» **Short problem**:
Copy out all of the material exactly as presented.

» **Dataset excerpt**:
+++
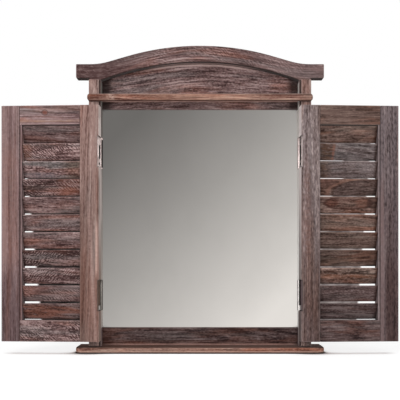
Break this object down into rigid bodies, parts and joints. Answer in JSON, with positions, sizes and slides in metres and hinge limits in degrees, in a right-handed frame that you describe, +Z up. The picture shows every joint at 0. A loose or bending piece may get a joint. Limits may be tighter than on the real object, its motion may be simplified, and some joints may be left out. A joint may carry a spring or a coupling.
{
  "type": "shuttered wall mirror",
  "caption": "Wall mirror framed like a small window, with an arched crown, a shelf and hinged louvred shutters that fold back.",
  "frame": {"origin": "middle of the crown's back face, where the mirror lies against the wall", "axes": "+X to the right seen from the room, +Y into the wall, +Z up"},
  "size_m": [0.6708, 0.0606, 0.5278],
  "materials": {
    "frame_wood": "brown stain rubbed thin, strong grain, dry and nearly matt",
    "shutter_wood": "brown stain rubbed thin, strong grain, dry and nearly matt",
    "mirror": "polished silvered glass",
    "hardboard": "plain hardboard, matt",
    "steel": "plated sheet steel, slightly worn",
    "brass": "brass-plated sheet, plain"
  },
  "bodies": {
    "frame": {"crown": "frame_wood", "frieze_board": "frame_wood", "left_post": "frame_wood", "right_post": "frame_wood", "left_lining": "frame_wood", "right_lining": "frame_wood", "ledge_strip": "frame_wood", "bottom_rail": "frame_wood", "shelf": "frame_wood", "mirror_glass": "mirror", "backing_board": "hardboard", "left_lower_backing_point": "steel", "left_upper_backing_point": "steel", "right_lower_backing_point": "steel", "right_upper_backing_point": "steel", "left_wall_hanger": "brass", "right_wall_hanger": "brass", "left_lower_frame_leaf": "steel", "left_upper_frame_leaf": "steel", "right_lower_frame_leaf": "steel", "right_upper_frame_leaf": "steel", "left_lower_hinge_pin": "steel", "left_upper_hinge_pin": "steel", "right_lower_hinge_pin": "steel", "right_upper_hinge_pin": "steel"},
    "left_shutter": {"left_lower_shutter_leaf": "steel", "left_upper_shutter_leaf": "steel", "left_shutter_hinge_stile": "shutter_wood", "left_shutter_outer_stile": "shutter_wood", "left_shutter_top_rail": "shutter_wood", "left_shutter_bottom_rail": "shutter_wood", "left_shutter_louvre_01": "shutter_wood", "left_shutter_louvre_02": "shutter_wood", "left_shutter_louvre_03": "shutter_wood", "left_shutter_louvre_04": "shutter_wood", "left_shutter_louvre_05": "shutter_wood", "left_shutter_louvre_06": "shutter_wood", "left_shutter_louvre_07": "shutter_wood", "left_shutter_louvre_08": "shutter_wood", "left_shutter_louvre_09": "shutter_wood", "left_shutter_louvre_10": "shutter_wood", "left_shutter_louvre_11": "shutter_wood"},
    "right_shutter": {"right_lower_shutter_leaf": "steel", "right_upper_shutter_leaf": "steel", "right_shutter_hinge_stile": "shutter_wood", "right_shutter_outer_stile": "shutter_wood", "right_shutter_top_rail": "shutter_wood", "right_shutter_bottom_rail": "shutter_wood", "right_shutter_louvre_01": "shutter_wood", "right_shutter_louvre_02": "shutter_wood", "right_shutter_louvre_03": "shutter_wood", "right_shutter_louvre_04": "shutter_wood", "right_shutter_louvre_05": "shutter_wood", "right_shutter_louvre_06": "shutter_wood", "right_shutter_louvre_07": "shutter_wood", "right_shutter_louvre_08": "shutter_wood", "right_shutter_louvre_09": "shutter_wood", "right_shutter_louvre_10": "shutter_wood", "right_shutter_louvre_11": "shutter_wood"}
  },
  "joints": [
    {"name": "left_shutter_hinge", "type": "hinge", "parent": "frame", "child": "left_shutter", "pos_m": [-0.1684, -0.0402, -0.2945], "axis": [0, 0, 1], "range_deg": [-6, 183]},
    {"name": "right_shutter_hinge", "type": "hinge", "parent": "frame", "child": "right_shutter", "pos_m": [0.1684, -0.0402, -0.2945], "axis": [0, 0, -1], "range_deg": [-6, 183]}
  ]
}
+++
» **Full response**:
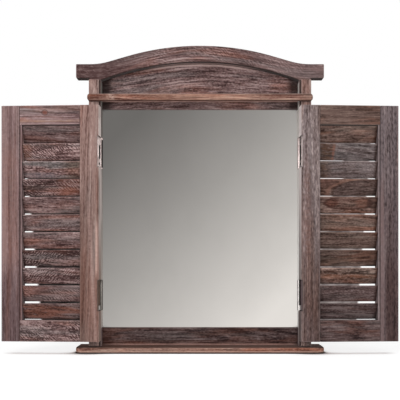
Break this object down into rigid bodies, parts and joints. Answer in JSON, with positions, sizes and slides in metres and hinge limits in degrees, in a right-handed frame that you describe, +Z up. The picture shows every joint at 0. A loose or bending piece may get a joint. Limits may be tighter than on the real object, its motion may be simplified, and some joints may be left out. A joint may carry a spring or a coupling.
{
  "type": "shuttered wall mirror",
  "caption": "Wall mirror framed like a small window, with an arched crown, a shelf and hinged louvred shutters that fold back.",
  "frame": {"origin": "middle of the crown's back face, where the mirror lies against the wall", "axes": "+X to the right seen from the room, +Y into the wall, +Z up"},
  "size_m": [0.6708, 0.0606, 0.5278],
  "materials": {
    "frame_wood": "brown stain rubbed thin, strong grain, dry and nearly matt",
    "shutter_wood": "brown stain rubbed thin, strong grain, dry and nearly matt",
    "mirror": "polished silvered glass",
    "hardboard": "plain hardboard, matt",
    "steel": "plated sheet steel, slightly worn",
    "brass": "brass-plated sheet, plain"
  },
  "bodies": {
    "frame": {"crown": "frame_wood", "frieze_board": "frame_wood", "left_post": "frame_wood", "right_post": "frame_wood", "left_lining": "frame_wood", "right_lining": "frame_wood", "ledge_strip": "frame_wood", "bottom_rail": "frame_wood", "shelf": "frame_wood", "mirror_glass": "mirror", "backing_board": "hardboard", "left_lower_backing_point": "steel", "left_upper_backing_point": "steel", "right_lower_backing_point": "steel", "right_upper_backing_point": "steel", "left_wall_hanger": "brass", "right_wall_hanger": "brass", "left_lower_frame_leaf": "steel", "left_upper_frame_leaf": "steel", "right_lower_frame_leaf": "steel", "right_upper_frame_leaf": "steel", "left_lower_hinge_pin": "steel", "left_upper_hinge_pin": "steel", "right_lower_hinge_pin": "steel", "right_upper_hinge_pin": "steel"},
    "left_shutter": {"left_lower_shutter_leaf": "steel", "left_upper_shutter_leaf": "steel", "left_shutter_hinge_stile": "shutter_wood", "left_shutter_outer_stile": "shutter_wood", "left_shutter_top_rail": "shutter_wood", "left_shutter_bottom_rail": "shutter_wood", "left_shutter_louvre_01": "shutter_wood", "left_shutter_louvre_02": "shutter_wood", "left_shutter_louvre_03": "shutter_wood", "left_shutter_louvre_04": "shutter_wood", "left_shutter_louvre_05": "shutter_wood", "left_shutter_louvre_06": "shutter_wood", "left_shutter_louvre_07": "shutter_wood", "left_shutter_louvre_08": "shutter_wood", "left_shutter_louvre_09": "shutter_wood", "left_shutter_louvre_10": "shutter_wood", "left_shutter_louvre_11": "shutter_wood"},
    "right_shutter": {"right_lower_shutter_leaf": "steel", "right_upper_shutter_leaf": "steel", "right_shutter_hinge_stile": "shutter_wood", "right_shutter_outer_stile": "shutter_wood", "right_shutter_top_rail": "shutter_wood", "right_shutter_bottom_rail": "shutter_wood", "right_shutter_louvre_01": "shutter_wood", "right_shutter_louvre_02": "shutter_wood", "right_shutter_louvre_03": "shutter_wood", "right_shutter_louvre_04": "shutter_wood", "right_shutter_louvre_05": "shutter_wood", "right_shutter_louvre_06": "shutter_wood", "right_shutter_louvre_07": "shutter_wood", "right_shutter_louvre_08": "shutter_wood", "right_shutter_louvre_09": "shutter_wood", "right_shutter_louvre_10": "shutter_wood", "right_shutter_louvre_11": "shutter_wood"}
  },
  "joints": [
    {"name": "left_shutter_hinge", "type": "hinge", "parent": "frame", "child": "left_shutter", "pos_m": [-0.1684, -0.0402, -0.2945], "axis": [0, 0, 1], "range_deg": [-6, 183]},
    {"name": "right_shutter_hinge", "type": "hinge", "parent": "frame", "child": "right_shutter", "pos_m": [0.1684, -0.0402, -0.2945], "axis": [0, 0, -1], "range_deg": [-6, 183]}
  ]
}